──────── Supplied data ────────

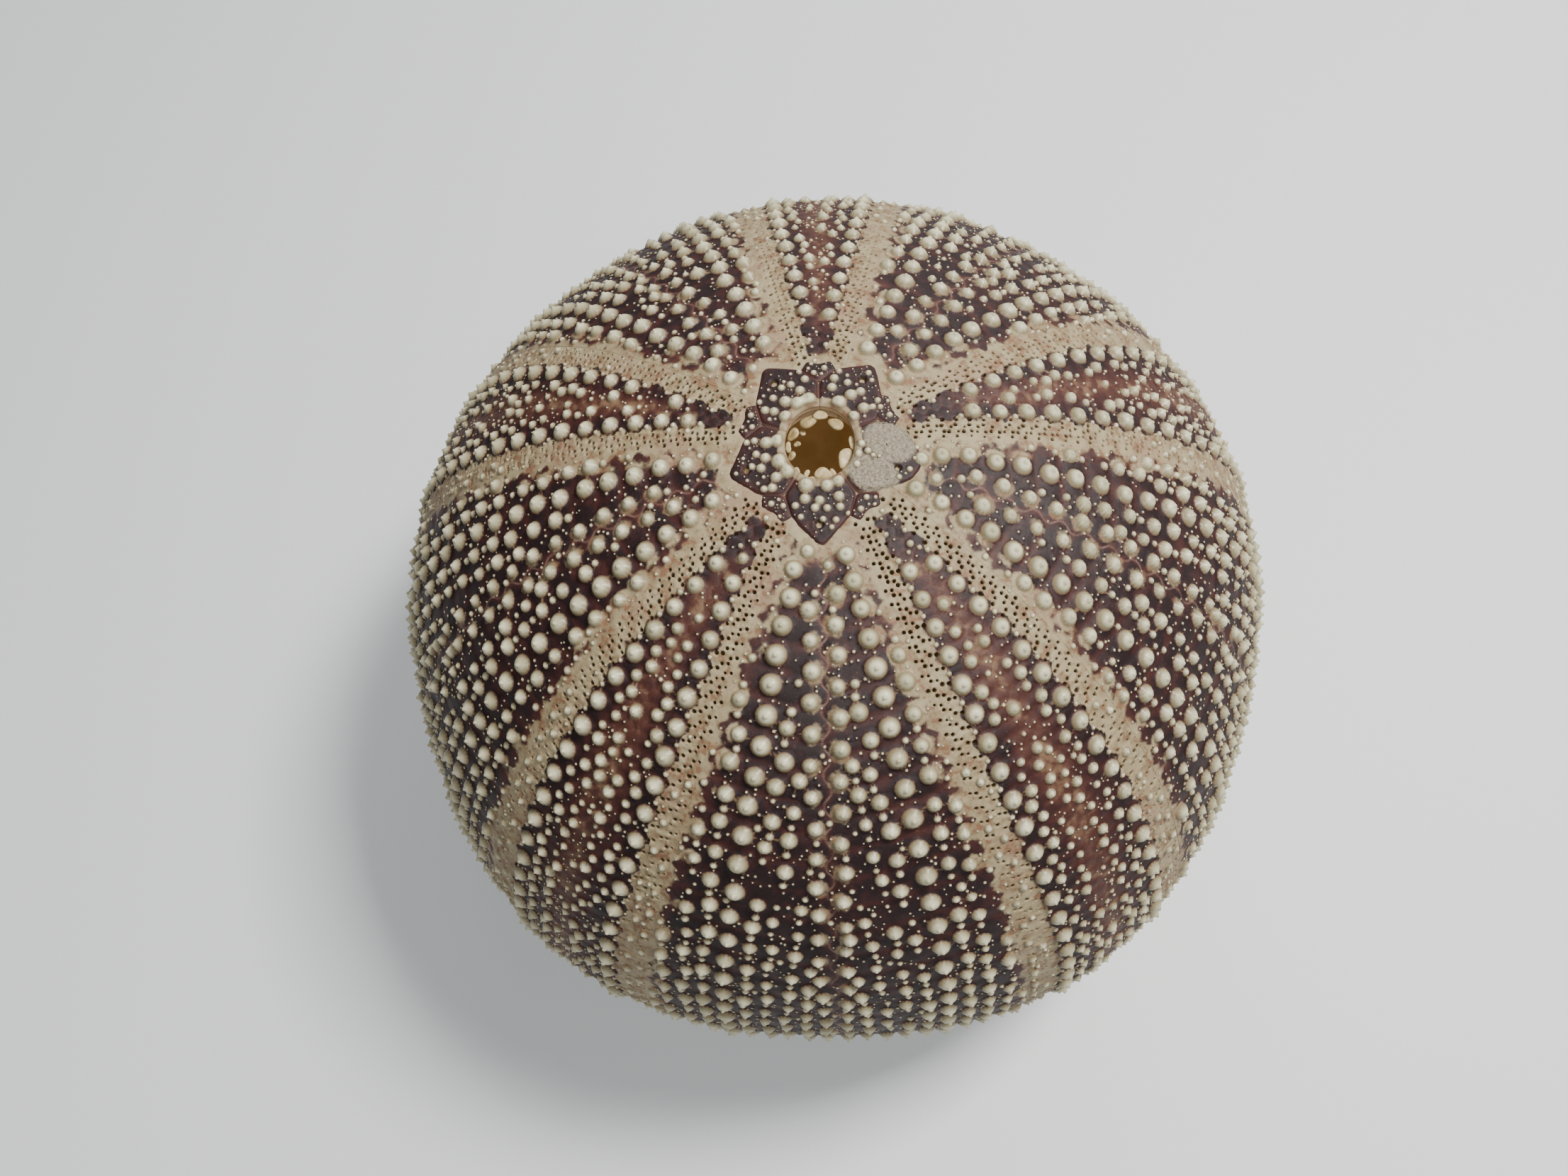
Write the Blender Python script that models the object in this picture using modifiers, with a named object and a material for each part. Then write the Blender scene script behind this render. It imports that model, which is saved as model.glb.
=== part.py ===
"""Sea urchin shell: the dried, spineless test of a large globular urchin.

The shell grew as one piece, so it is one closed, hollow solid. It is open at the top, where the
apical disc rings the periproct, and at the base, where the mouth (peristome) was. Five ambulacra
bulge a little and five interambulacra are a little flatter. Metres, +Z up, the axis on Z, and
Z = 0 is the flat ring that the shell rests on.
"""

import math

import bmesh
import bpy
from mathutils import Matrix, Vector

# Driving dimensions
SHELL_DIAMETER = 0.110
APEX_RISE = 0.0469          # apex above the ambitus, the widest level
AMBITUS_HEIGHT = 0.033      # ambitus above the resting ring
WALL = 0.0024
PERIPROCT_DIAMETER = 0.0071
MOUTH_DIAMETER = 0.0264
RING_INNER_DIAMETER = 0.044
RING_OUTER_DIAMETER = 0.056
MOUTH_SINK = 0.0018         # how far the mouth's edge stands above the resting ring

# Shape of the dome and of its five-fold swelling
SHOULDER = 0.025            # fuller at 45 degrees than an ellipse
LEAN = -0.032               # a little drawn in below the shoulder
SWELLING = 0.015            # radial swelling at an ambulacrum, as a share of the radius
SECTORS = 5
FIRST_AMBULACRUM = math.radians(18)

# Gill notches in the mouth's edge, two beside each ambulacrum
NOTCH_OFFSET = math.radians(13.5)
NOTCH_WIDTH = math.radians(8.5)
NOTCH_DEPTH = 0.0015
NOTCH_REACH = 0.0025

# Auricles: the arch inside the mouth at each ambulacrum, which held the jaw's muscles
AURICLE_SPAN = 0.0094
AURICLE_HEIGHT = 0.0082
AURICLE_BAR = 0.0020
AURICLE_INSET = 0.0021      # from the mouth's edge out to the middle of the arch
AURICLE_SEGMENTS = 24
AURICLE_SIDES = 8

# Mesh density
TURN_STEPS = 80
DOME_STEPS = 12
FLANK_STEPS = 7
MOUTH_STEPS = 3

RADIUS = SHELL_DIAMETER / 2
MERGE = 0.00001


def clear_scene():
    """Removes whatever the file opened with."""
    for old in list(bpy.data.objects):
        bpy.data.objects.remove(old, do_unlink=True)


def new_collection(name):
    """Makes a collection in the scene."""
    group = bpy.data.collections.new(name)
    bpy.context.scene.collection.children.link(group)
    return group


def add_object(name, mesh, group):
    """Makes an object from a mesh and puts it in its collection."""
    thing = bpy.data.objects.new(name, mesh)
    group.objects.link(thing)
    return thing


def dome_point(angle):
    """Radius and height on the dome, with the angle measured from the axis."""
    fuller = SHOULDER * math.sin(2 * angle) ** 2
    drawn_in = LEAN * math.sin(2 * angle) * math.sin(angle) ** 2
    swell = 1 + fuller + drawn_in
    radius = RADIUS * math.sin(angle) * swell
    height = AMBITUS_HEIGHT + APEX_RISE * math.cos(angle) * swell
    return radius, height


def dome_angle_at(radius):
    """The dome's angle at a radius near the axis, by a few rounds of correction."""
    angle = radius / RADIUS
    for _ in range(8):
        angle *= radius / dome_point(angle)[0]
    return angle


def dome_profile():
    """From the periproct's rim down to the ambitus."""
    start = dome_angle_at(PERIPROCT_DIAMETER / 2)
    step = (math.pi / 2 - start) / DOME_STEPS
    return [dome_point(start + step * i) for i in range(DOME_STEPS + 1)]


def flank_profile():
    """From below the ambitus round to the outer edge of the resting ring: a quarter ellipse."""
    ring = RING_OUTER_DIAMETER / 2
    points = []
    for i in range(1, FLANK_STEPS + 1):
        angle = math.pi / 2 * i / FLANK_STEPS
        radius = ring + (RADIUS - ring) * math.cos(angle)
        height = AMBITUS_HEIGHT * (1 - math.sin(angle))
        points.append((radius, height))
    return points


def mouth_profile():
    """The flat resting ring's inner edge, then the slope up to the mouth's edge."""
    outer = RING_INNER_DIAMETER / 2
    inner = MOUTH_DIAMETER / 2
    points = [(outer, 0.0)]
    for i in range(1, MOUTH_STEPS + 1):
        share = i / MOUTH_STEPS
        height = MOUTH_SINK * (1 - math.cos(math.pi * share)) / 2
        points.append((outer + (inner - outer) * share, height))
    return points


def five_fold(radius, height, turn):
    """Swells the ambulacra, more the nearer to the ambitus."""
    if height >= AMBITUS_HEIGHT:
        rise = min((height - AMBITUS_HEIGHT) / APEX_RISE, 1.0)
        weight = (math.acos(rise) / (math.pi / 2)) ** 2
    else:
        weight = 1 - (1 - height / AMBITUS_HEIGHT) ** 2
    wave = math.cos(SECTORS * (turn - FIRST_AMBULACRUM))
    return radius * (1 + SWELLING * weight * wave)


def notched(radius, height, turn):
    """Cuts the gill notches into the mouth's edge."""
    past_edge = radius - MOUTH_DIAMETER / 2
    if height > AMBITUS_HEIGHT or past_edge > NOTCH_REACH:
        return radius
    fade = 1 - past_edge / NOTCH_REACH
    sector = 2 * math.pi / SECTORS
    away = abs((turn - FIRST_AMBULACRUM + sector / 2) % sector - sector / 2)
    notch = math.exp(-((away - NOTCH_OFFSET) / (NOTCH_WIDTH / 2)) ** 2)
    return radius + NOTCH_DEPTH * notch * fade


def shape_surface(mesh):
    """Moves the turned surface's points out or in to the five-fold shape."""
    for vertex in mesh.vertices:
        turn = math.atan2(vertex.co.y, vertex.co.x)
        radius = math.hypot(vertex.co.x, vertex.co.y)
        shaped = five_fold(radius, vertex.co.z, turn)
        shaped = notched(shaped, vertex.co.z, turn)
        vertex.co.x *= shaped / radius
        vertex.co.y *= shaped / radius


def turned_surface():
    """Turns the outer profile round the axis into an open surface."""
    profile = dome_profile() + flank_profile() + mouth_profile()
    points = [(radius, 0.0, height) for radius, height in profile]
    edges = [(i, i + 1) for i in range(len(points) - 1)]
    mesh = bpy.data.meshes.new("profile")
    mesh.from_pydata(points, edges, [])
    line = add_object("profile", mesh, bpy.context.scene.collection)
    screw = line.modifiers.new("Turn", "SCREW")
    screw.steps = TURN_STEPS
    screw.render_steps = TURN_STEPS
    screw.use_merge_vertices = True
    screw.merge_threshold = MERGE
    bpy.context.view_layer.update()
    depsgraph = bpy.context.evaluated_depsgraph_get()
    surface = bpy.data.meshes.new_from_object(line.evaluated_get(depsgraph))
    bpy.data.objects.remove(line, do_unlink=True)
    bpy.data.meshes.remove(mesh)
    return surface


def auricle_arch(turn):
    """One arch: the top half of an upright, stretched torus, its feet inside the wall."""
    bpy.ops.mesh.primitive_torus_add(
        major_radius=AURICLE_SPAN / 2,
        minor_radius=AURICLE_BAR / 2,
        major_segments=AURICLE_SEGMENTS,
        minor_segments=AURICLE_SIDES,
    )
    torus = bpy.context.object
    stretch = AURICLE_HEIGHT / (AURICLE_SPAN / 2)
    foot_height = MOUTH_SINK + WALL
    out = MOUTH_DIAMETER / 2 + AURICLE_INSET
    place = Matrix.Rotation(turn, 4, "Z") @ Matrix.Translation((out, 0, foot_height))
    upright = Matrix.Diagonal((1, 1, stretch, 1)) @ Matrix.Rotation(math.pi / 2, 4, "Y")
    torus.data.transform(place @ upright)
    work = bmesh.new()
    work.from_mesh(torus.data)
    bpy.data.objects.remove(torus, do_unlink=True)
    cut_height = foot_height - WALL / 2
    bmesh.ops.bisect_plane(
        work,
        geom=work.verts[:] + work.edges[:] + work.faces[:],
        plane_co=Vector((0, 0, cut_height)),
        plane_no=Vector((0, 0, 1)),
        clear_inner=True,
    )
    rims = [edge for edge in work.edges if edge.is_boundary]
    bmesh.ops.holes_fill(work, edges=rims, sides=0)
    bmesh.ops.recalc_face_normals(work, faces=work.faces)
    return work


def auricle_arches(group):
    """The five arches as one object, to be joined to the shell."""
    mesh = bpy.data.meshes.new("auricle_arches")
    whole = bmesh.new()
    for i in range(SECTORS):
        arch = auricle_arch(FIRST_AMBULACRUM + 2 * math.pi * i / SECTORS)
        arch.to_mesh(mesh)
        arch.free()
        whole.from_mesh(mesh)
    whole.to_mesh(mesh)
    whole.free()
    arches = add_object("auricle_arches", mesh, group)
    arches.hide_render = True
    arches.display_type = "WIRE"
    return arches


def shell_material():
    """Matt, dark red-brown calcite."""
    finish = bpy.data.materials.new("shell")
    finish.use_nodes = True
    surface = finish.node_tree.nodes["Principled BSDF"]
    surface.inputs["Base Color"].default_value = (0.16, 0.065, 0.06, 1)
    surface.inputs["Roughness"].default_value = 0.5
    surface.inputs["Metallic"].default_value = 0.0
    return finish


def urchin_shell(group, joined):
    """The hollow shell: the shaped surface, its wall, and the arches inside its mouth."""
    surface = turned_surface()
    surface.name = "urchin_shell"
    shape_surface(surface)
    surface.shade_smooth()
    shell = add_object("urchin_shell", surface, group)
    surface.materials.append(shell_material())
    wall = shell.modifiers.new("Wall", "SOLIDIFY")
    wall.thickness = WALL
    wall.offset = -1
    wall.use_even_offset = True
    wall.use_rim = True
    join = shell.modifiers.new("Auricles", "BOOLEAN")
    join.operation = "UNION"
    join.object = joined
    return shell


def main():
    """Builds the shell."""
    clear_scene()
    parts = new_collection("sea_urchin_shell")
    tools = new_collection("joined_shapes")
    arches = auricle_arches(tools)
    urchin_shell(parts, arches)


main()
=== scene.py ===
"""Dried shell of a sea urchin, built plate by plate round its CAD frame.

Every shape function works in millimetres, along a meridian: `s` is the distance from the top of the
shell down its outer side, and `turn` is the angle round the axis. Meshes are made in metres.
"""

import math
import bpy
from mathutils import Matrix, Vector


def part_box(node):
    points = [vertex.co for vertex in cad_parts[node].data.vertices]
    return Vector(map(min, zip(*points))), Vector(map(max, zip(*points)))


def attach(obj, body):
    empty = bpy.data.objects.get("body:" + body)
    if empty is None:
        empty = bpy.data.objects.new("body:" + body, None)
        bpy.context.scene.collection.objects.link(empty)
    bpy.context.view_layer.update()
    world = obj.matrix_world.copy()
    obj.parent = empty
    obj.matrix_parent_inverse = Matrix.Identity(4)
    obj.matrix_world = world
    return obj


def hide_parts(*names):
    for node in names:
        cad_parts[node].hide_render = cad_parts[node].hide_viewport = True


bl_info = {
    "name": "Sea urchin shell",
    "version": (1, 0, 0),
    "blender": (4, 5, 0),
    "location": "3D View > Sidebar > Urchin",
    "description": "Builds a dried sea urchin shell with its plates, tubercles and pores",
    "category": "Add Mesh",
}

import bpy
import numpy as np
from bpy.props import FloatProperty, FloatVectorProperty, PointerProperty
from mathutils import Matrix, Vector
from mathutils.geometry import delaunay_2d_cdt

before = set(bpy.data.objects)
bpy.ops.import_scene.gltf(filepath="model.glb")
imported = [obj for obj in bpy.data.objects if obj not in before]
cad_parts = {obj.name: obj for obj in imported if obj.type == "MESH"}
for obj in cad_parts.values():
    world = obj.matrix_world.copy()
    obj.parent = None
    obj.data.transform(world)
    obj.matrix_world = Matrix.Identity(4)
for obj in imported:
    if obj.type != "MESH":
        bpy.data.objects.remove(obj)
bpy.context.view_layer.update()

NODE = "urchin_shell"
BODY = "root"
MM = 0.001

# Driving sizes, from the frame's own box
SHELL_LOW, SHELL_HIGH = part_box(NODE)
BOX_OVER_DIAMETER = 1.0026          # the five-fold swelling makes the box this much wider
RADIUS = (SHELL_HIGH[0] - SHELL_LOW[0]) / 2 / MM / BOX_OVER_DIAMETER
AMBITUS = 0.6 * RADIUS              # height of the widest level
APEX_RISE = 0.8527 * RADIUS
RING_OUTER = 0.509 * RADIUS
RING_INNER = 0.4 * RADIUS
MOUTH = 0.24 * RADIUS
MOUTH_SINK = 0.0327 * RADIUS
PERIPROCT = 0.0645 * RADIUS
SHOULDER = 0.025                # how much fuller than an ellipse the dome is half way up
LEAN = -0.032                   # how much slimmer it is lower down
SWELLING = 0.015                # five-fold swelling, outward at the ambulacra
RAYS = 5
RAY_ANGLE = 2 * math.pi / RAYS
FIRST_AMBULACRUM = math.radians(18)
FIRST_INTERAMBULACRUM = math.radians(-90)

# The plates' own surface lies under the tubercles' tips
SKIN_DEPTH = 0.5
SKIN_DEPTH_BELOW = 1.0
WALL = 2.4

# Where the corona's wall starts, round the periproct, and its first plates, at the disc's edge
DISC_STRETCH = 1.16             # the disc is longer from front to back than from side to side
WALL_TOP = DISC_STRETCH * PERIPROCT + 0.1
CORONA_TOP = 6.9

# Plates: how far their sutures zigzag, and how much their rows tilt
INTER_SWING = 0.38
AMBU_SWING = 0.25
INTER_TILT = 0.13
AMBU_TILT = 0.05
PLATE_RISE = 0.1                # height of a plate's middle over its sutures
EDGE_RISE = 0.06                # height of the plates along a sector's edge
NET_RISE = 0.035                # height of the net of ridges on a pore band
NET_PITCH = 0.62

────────

** Given exercise **
Copy, please, exactly the lines that start at the first line of the data and end at the line containing "large globular urchin.", both kept and no others.

** Task solution **
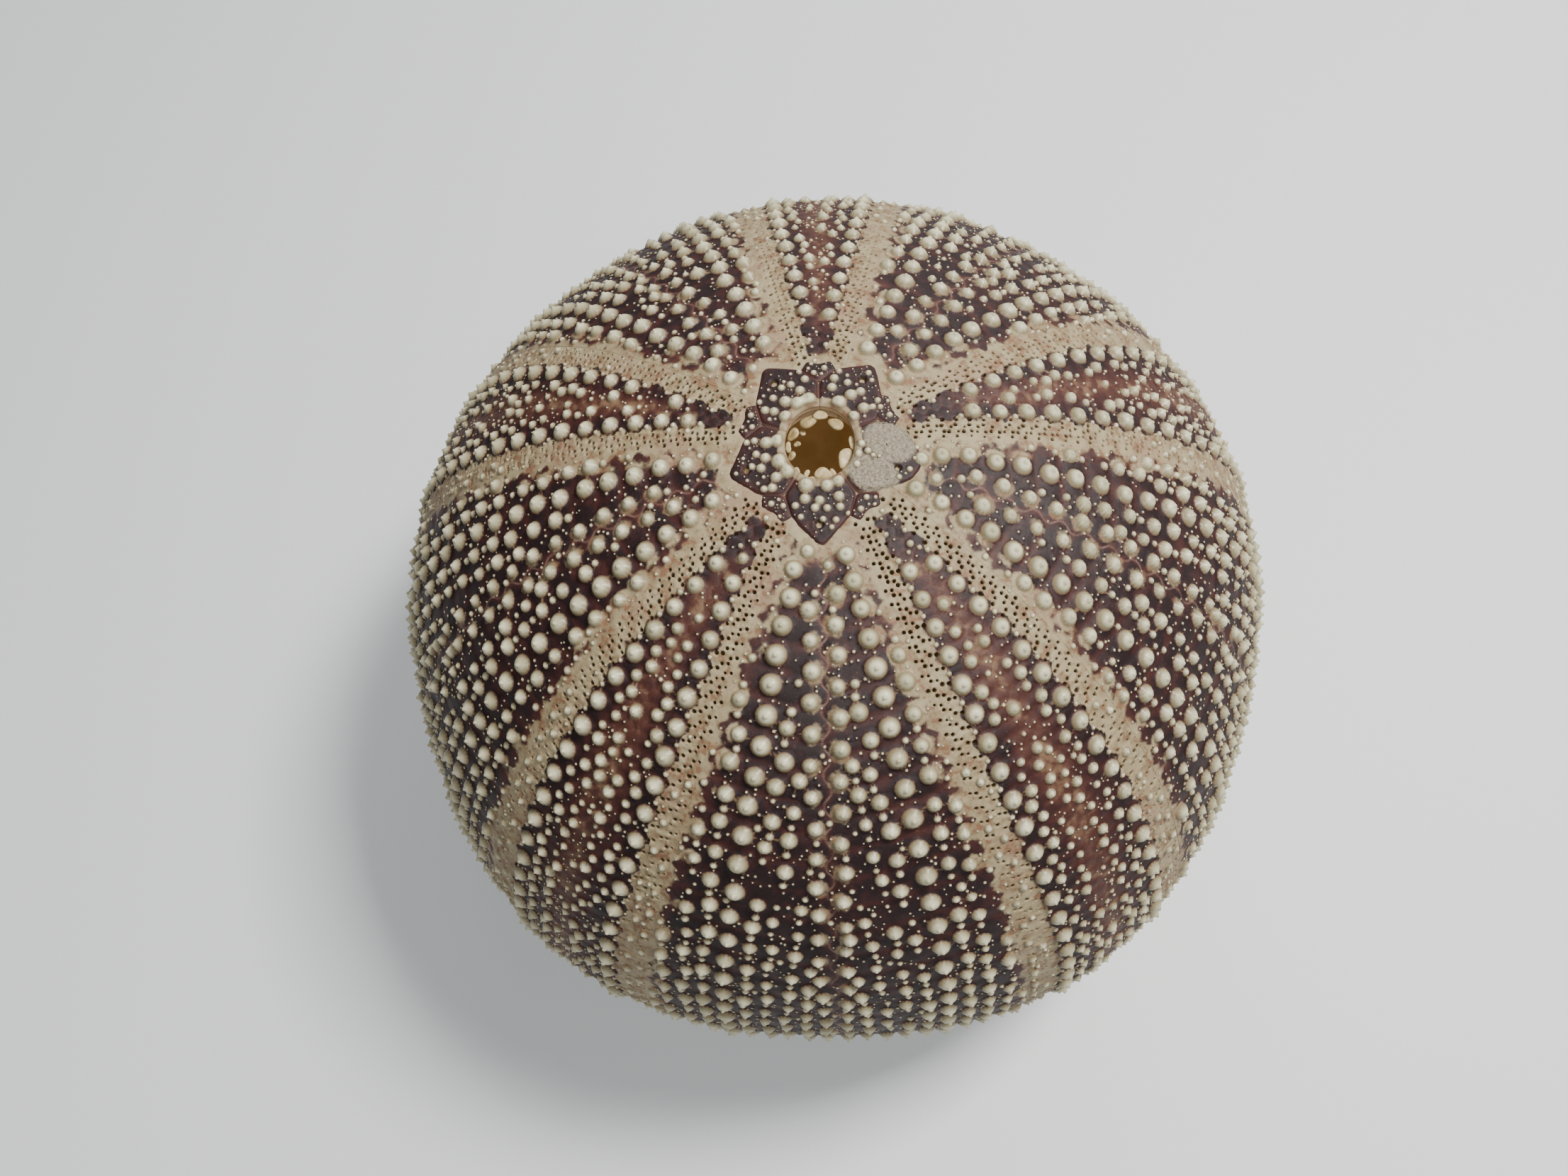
Write the Blender Python script that models the object in this picture using modifiers, with a named object and a material for each part. Then write the Blender scene script behind this render. It imports that model, which is saved as model.glb.
=== part.py ===
"""Sea urchin shell: the dried, spineless test of a large globular urchin.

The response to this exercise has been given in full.